An advance on royalties would be very unusual where I come from, unless maybe you’re willing to take a hit on the rate. You’re asking for an interest-free loan in effect. Businesses are all about cash flow, and the nice thing about royalty arrangements from a manufacturer’s point of view is that they don’t require upfront expense.

If they refuse it may be a sign that any estimated sales figures they may be telling you are ‘optimistic’.

That’s not necessarily true. Manufacturers I work for would never estimate sales volumes upfront in the first place. You never know how something is going to do until you show it. I’ve done great stuff that has fizzled and not made production, or sold poorly and been dropped after the first cutting. Should someone have paid me a $30k royalty advance for those? If they had, I would have felt pretty guilty for keeping it.

If you want guaranteed upfront money and security, you should be looking for a job. Otherwise you have to accept some potential downside with the upside. And 3% of $5,000,000 is a lot of upside.

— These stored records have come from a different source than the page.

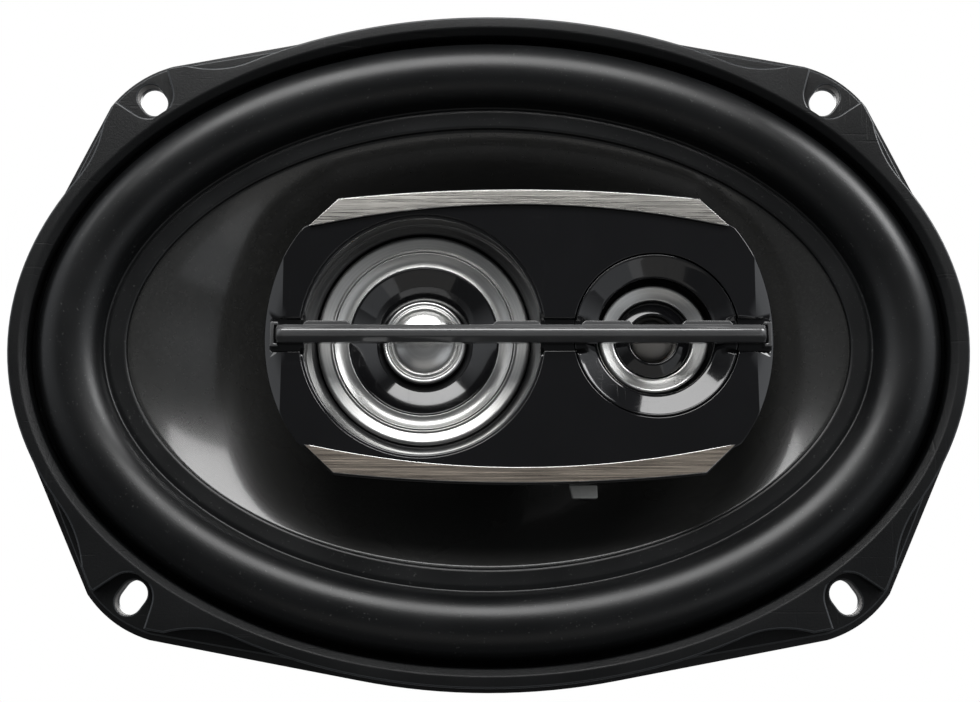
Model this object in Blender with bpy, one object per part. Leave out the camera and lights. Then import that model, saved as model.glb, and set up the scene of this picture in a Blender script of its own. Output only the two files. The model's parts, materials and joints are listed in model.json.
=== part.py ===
"""Oval 6 x 9 inch coaxial car speaker: woofer, and a pod over it with a mid-range and a tweeter.

Every solid is modelled in the speaker's own frame: X along the long side, Y along the short side and
Z towards the listener, with Z = 0 on the rear face of the mounting flange. The parent empty
speaker_frame stands that frame upright, so the speaker faces world -Y.
"""

from math import cos, hypot, pi, radians, sin, sqrt

import bmesh
import bpy
from mathutils import Matrix, Vector
from mathutils.geometry import convex_hull_2d

MM = 0.001
GAP = 0.3
RIM_STEPS = 48
ROUND_STEPS = 24
SMALL_STEPS = 16
TINY_STEPS = 10

# Gasket outer edge: every large ring is a constant offset from this ellipse.
RIM_A = 116.7
RIM_B = 82.5

# Mounting flange, front gasket and its four screw ears
FLANGE_OVERHANG = 1.5
FLANGE_T = 1.4
FLANGE_INNER_OFFSET = -8.6
EAR_FLOOR_Z = 4.5
GASKET_FRONT_Z = 8.0
GASKET_INNER_OFFSET = -4.4
GASKET_CHAMFER = 1.6
SLOT_X = 84.8
SLOT_Y = 61.7
SLOT_WIDTH = 6.4
SLOT_LENGTH = 8.6
EAR_AXIS = radians(54)
EAR_SPREAD = radians(20)
EAR_RECESS_R = 5.8
EAR_TIP_SIDE = Vector((95.6, 60.2))
EAR_TIP_TOP = Vector((80.2, 71.0))
EAR_BULGE = 1.6

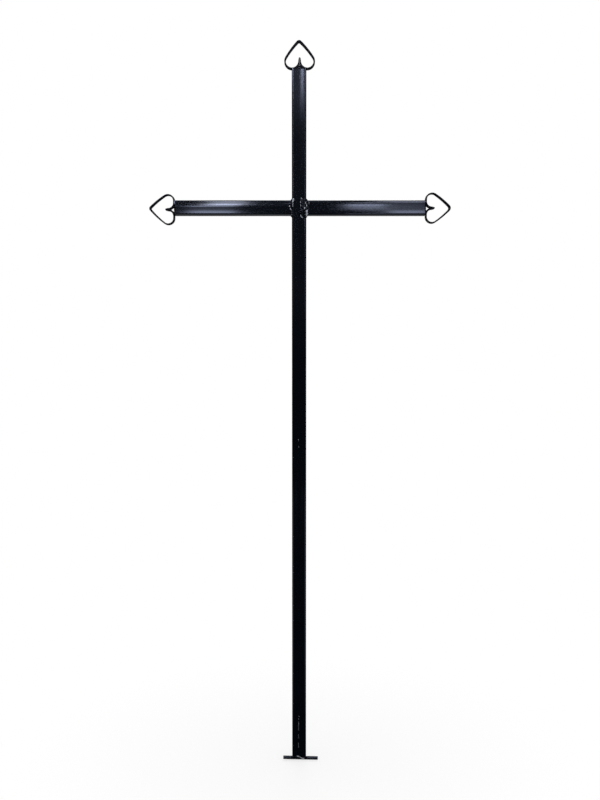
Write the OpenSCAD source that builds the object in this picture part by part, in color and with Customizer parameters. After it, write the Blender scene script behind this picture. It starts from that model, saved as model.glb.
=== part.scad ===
// Grave cross, welded from square steel tube, with open hearts of bent strip at its three ends
// and a round rod across its foot. Millimetres, +Z up, front towards -Y, arms along X.
// The origin is under the middle of the post, at the lowest point of the foot rod.

/* [Tube] */
// Outer width of the square tube
tube_w = 40; // [30:1:60]
// Wall of the square tube
tube_wall = 2; // [1.5:0.5:3]
// Outer radius of the tube's long edges
tube_edge_r = 4; // [3.5:0.5:8]

/* [Cross] */
// Length of the upright tube
post_len = 1938; // [1200:1:2300]
// Height of the arms' centre line over the post's lower end
arm_height = 1567; // [900:1:1800]
// Length of the left arm's tube
left_arm_len = 321; // [150:1:450]
// Length of the right arm's tube
right_arm_len = 326; // [150:1:450]
// Thickness of the plates that close the tubes
cap_t = 3; // [2:0.5:6]

/* [Hearts] */
// Overall width of each heart, across its two lobes
heart_w = 84; // [72:1:120]
// Depth of the strip, from front to back
strip_d = 18; // [10:1:30]
// Thickness of the strip round the lobes
lobe_t = 4; // [3:0.5:6]
// Thickness of the strip at the point of the heart
point_t = 5; // [3:0.5:6]
// Radius of the long arc along each flank of a heart
flank_r = 250; // [150:10:600]
// Length of the top heart, from cap to point
top_heart_len = 77; // [70:1:110]
// Outer radius of the top heart's lobes
top_lobe_r = 21.5; // [16:0.5:24]
// Outer radius of the top heart's point
top_point_r = 8.5; // [7:0.5:16]
// Height of the cusp inside the top heart
top_cusp_len = 31; // [26:1:38]
// How far the top heart's point leans to the right
top_lean = -1.5; // [-4:0.5:4]
// How far the top heart is set off to the right
top_heart_shift = 1.5; // [-6:0.5:6]
// Length of the left heart
left_heart_len = 70; // [64:1:100]
// Length of the right heart
right_heart_len = 70; // [64:1:100]
// Outer radius of the side hearts' lobes
side_lobe_r = 18.5; // [16:0.5:22]
// Outer radius of the left heart's point
left_point_r = 8; // [7:0.5:16]
// Outer radius of the right heart's point
right_point_r = 11; // [7:0.5:16]
// How far the left heart's point leans upwards
left_lean = 2.5; // [-4:0.5:4]
// How far the right heart's point leans upwards
right_lean = 0; // [-4:0.5:4]
// Height of the cusp inside the side hearts
side_cusp_len = 26; // [22:1:34]
// How far the left heart is set off upwards
left_heart_shift = -4; // [-6:0.5:6]
// How far the right heart is set off upwards
right_heart_shift = 0; // [-6:0.5:6]
// Half the width of the cusp where the strip's ends come together
cusp_half_w = 3.8; // [3:0.2:6]
// Half the width of the cusp's tip
tip_half_w = 2.6; // [1.5:0.1:3]
// Radius at which the strip turns up into the cusp, seen from the cap
throat_r = 15; // [12:0.5:16]
// Height of the small gap between the cusp and the cap
throat_h = 11; // [4:0.5:11.5]

/* [Foot rod] */
// Diameter of the rod
rod_d = 10.5; // [8:0.5:16]
// Length of the rod
rod_len = 100; // [60:1:200]
// How far the rod's middle is set off to the right
rod_shift = 4; // [-10:1:10]
// How far the rod lies in front of the post's middle
rod_forward = 12; // [0:1:13]
// Fall of the rod to the right, in degrees
rod_tilt = 1.3; // [0:0.1:2]

/* [Welds] */
// How far the weld beads stand proud
weld_h = 2.5; // [1:0.5:4]
// Width of a bead on the arm, from the post's side
weld_on_arm = 7; // [4:1:12]
// Width of a bead on the post's front and back
weld_on_post = 7; // [4:1:12]
// Reach of the right-hand weld's pad over the post's front, from its side
pad_reach = 18; // [10:1:22]
// Height of the right-hand weld's pad
pad_h = 60; // [44:1:70]
// Radius of the bead along the foot
foot_bead_r = 3.5; // [2:0.5:4]

/* [Hidden] */
$fn = 96;

half_w = tube_w / 2;
// Height of the rod's middle over the lowest point of its low end
rod_z = rod_d / 2 * cos(rod_tilt) + rod_len / 2 * sin(rod_tilt);
// The post stands on the rod's top at its left wall, where the rod is highest
post_z = rod_z + (half_w + rod_shift) * tan(rod_tilt) + rod_d / 2 / cos(rod_tilt);
post_top = post_z + post_len;
arm_z = post_z + arm_height;
left_end = -half_w - left_arm_len;
right_end = half_w + right_arm_len;
// Least width of the flat between a lobe's two arcs
least_w = 0.02;
// Corner radius of the weld pad
pad_r = 6;
// How far the foot bead runs past the post on each side
foot_bead_over = 3.5;
// How far it stands out in front of the post, and its middle lies under the post's lower end
foot_bead_out = 1;

// Square with round corners, centred
module round_square(w, r) {
  square([w, w - 2 * r], center = true);
  square([w - 2 * r, w], center = true);
  for (x = [-1, 1], y = [-1, 1])
    translate([x * (w / 2 - r), y * (w / 2 - r)]) circle(r);
}

// Square tube along +Z from the origin
module tube(len) {
  linear_extrude(len) difference() {
    round_square(tube_w, tube_edge_r);
    round_square(tube_w - 2 * tube_wall, tube_edge_r - tube_wall);
  }
}

// Solid bar of the tube's outer section, along +Z
module tube_core(len) {
  linear_extrude(len) round_square(tube_w, tube_edge_r);
}

// Turns +Z to +X, at the height of the arms, from the given place on X
module along_arm(x) {
  translate([x, 0, arm_z]) rotate([0, 90, 0]) children();
}

module post() {
  color("#0d1218") translate([0, 0, post_z]) tube(post_len);
}

module left_arm() {
  color("#0d1218") along_arm(left_end) tube(left_arm_len);
}

module right_arm() {
  color("#0d1218") along_arm(half_w) tube(right_arm_len);
}

module post_cap() {
  color("#11151b") translate([0, 0, post_top]) tube_core(cap_t);
}

module left_arm_cap() {
  color("#11151b") along_arm(left_end - cap_t) tube_core(cap_t);
}

module right_arm_cap() {
  color("#11151b") along_arm(right_end) tube_core(cap_t);
}

// Centre of the circle that holds both of two others and touches each from outside: their
// centres p and q, and how far it lies from each
function arc_centre(p, q, from_p, from_q) =
  let (d = norm(q - p), e = (q - p) / d, along = (from_p ^ 2 - from_q ^ 2 + d ^ 2) / (2 * d))
  p + along * e + sqrt(from_p ^ 2 - along ^ 2) * [-e.y, e.x];

// Upper part of a heart, on one side of its middle: between the lobe and the heart's point, up to
// the long arc of radius r_flank that touches both
module flank(lobe, point, r_lobe, r_point, r_flank) {
  centre = arc_centre(lobe, point, r_flank - r_lobe, r_flank - r_point);
  lobe_way = (lobe - centre) / norm(lobe - centre);
  point_way = (point - centre) / norm(point - centre);
  over = heart_w / 4;
  intersection() {
    translate(centre) circle(r_flank);
    polygon([
      [0, lobe.y], lobe, lobe + (r_lobe + over) * lobe_way,
      point + (r_point + over) * point_way, point
    ]);
  }
}

// Both halves of a heart's closed outline, without what the strip does between the lobes. Its
// point is set off sideways by lean
module heart_blank(a, r, c, lean, r_lobe, r_point, r_flank) {
  for (s = [0, 1]) mirror([s, 0]) {
    translate([a, r]) circle(r_lobe);
    flank([a, r], [s == 0 ? lean : -lean, c], r_lobe, r_point, r_flank);
  }
  translate([lean, c]) circle(r_point);
}

// The strip's two ends, pressed together and drawn to a blunt tip
module cusp(r, len) {
  tip_y = len - tip_half_w;
  polygon([[-cusp_half_w, r], [cusp_half_w, r], [tip_half_w, tip_y], [-tip_half_w, tip_y]]);
  translate([0, tip_y]) circle(tip_half_w);
}

// Face of a heart: width along X, the cap's face on the X axis, the point towards +Y
module heart_face(len, lobe_r, point_r, lean, cusp_len) {
  a = heart_w / 2 - lobe_r;
  c = len - point_r;
  inner_r = lobe_r - lobe_t;
  // Where the lobe's hollow turns up beside the cusp
  b = cusp_half_w + inner_r;
  difference() {
    union() {
      heart_blank(a, lobe_r, c, lean, lobe_r, point_r, flank_r);
      translate([-a, 0]) square([2 * a, lobe_r]);
    }
    difference() {
      union() {
        heart_blank(a, lobe_r, c, lean, inner_r, point_r - point_t, flank_r - lobe_t);
        for (s = [0, 1]) mirror([s, 0]) {
          translate([b, lobe_r]) circle(inner_r);
          translate([min(a, b), lobe_t]) square([max(abs(a - b), least_w), inner_r]);
        }
      }
      cusp(lobe_r, cusp_len);
      translate([-cusp_half_w, 0]) square([2 * cusp_half_w, lobe_r]);
    }
    difference() {
      translate([-throat_r, 0]) square([2 * throat_r, throat_h]);
      for (s = [-1, 1]) translate([s * throat_r, throat_r]) circle(throat_r);
    }
  }
}

// A heart standing up on the X axis, its strip centred on Y
module heart(len, lobe_r, point_r, lean, cusp_len) {
  rotate([90, 0, 0])
    linear_extrude(strip_d, center = true)
      heart_face(len, lobe_r, point_r, lean, cusp_len);
}

module top_heart() {
  color("#06080b")
    translate([top_heart_shift, 0, post_top + cap_t])
      heart(top_heart_len, top_lobe_r, top_point_r, top_lean, top_cusp_len);
}

module left_heart() {
  color("#06080b")
    translate([left_end - cap_t, 0, arm_z + left_heart_shift]) rotate([0, -90, 0])
      heart(left_heart_len, side_lobe_r, left_point_r, left_lean, side_cusp_len);
}

module right_heart() {
  color("#06080b")
    translate([right_end + cap_t, 0, arm_z + right_heart_shift]) rotate([0, 90, 0])
      heart(right_heart_len, side_lobe_r, right_point_r, -right_lean, side_cusp_len);
}

// Straight bar along X through the foot, falling to the right
module rod_at_foot(len, d) {
  translate([rod_shift, -rod_forward, rod_z]) rotate([0, 90 + rod_tilt, 0])
    cylinder(h = len, d = d, center = true);
}

module foot_rod() {
  color("#0c0e12") rod_at_foot(rod_len, rod_d);
}

// Collar of weld metal round the joint of an arm that leaves the post towards +X
module weld_collar() {
  difference() {
    along_arm(half_w - weld_on_post) linear_extrude(weld_on_post + weld_on_arm)
      round_square(tube_w + 2 * weld_h, tube_edge_r + weld_h);
    along_arm(half_w) tube_core(2 * weld_on_arm);
    translate([0, 0, arm_z - tube_w]) tube_core(2 * tube_w);
  }
}

module left_arm_weld() {
  color("#1a1e26") mirror([1, 0, 0]) weld_collar();
}

// Lumpy pad that spreads from the right joint over the post's front
module weld_pad() {
  pad_w = pad_reach - tube_edge_r;
  translate([half_w - pad_reach, -half_w, arm_z]) rotate([90, 0, 0]) linear_extrude(weld_h) {
    translate([pad_r, -pad_h / 2]) square([pad_w - 2 * pad_r, pad_h]);
    translate([0, pad_r - pad_h / 2]) square([pad_w, pad_h - 2 * pad_r]);
    for (x = [pad_r, pad_w - pad_r], y = [-1, 1])
      translate([x, y * (pad_h / 2 - pad_r)]) circle(pad_r);
  }
}

module right_arm_weld() {
  color("#1a1e26") union() {
    weld_collar();
    weld_pad();
  }
}

// Bead along the front wall's lower edge, where it meets the rod
module foot_weld() {
  bead_len = tube_w + 2 * foot_bead_over;
  color("#1a1e26") difference() {
    translate([-bead_len / 2, foot_bead_r - foot_bead_out - half_w, post_z - foot_bead_out])
      rotate([0, 90, 0]) cylinder(h = bead_len, r = foot_bead_r);
    rod_at_foot(2 * rod_len, rod_d);
    translate([0, 0, post_z]) tube_core(tube_w);
  }
}

post();
left_arm();
right_arm();
post_cap();
left_arm_cap();
right_arm_cap();
top_heart();
left_heart();
right_heart();
foot_rod();
left_arm_weld();
right_arm_weld();
foot_weld();
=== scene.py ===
"""Looks of a grave cross welded from square steel tube, with hearts bent from flat strip.

Lengths in the classes are in millimetres, and metres() turns them into scene units. The studio's
are in metres. The places of all pieces come from the CAD frame.
"""

import logging
import math
from dataclasses import dataclass, field
from enum import Enum

import bmesh
import bpy
from bpy.types import Material, Mesh, Node, NodeSocket, NodeTree, Object
from mathutils import Matrix, Vector, noise


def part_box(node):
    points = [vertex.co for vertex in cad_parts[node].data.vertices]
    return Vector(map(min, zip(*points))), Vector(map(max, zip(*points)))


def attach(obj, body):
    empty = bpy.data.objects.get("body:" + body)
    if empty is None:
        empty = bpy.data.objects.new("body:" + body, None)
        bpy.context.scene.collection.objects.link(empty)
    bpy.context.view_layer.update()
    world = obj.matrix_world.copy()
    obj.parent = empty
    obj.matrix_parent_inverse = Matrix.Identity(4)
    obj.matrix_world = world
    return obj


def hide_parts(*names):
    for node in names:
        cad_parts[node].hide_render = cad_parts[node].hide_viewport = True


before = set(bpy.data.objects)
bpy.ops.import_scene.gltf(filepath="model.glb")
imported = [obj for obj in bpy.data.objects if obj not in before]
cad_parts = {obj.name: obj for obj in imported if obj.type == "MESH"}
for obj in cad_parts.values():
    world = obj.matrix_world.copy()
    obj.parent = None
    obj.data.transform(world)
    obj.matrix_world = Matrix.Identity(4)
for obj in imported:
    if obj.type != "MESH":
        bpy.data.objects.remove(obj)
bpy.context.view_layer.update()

LOG = logging.getLogger("grave_cross")
BODY = "root"
Point = tuple[float, float]
Triple = tuple[float, float, float]


def metres(millimetres: float) -> float:
    """Turns a length in millimetres into metres."""
    return millimetres / 1000.0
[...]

I have to agree with Scott on many of his points. There can be a number of reasons for a manufacturer to go with a royalty agreement rather than hiring a designer or paying for it outright. Cash flow, share the risk, or you have a really compelling design might be some of the reasons. No manufacturing company wants to worsen their cash flow position and it’s usually one of the main reasons to go with a royalty situation. It’s not realistic as a designer to assume that you are going to be able to get paid as if there is no risk, and get the upside as well.

I don’t know if the 3% royalties are enough, I’ve heard of companies that offer as high as 10%, perhaps you should check them out?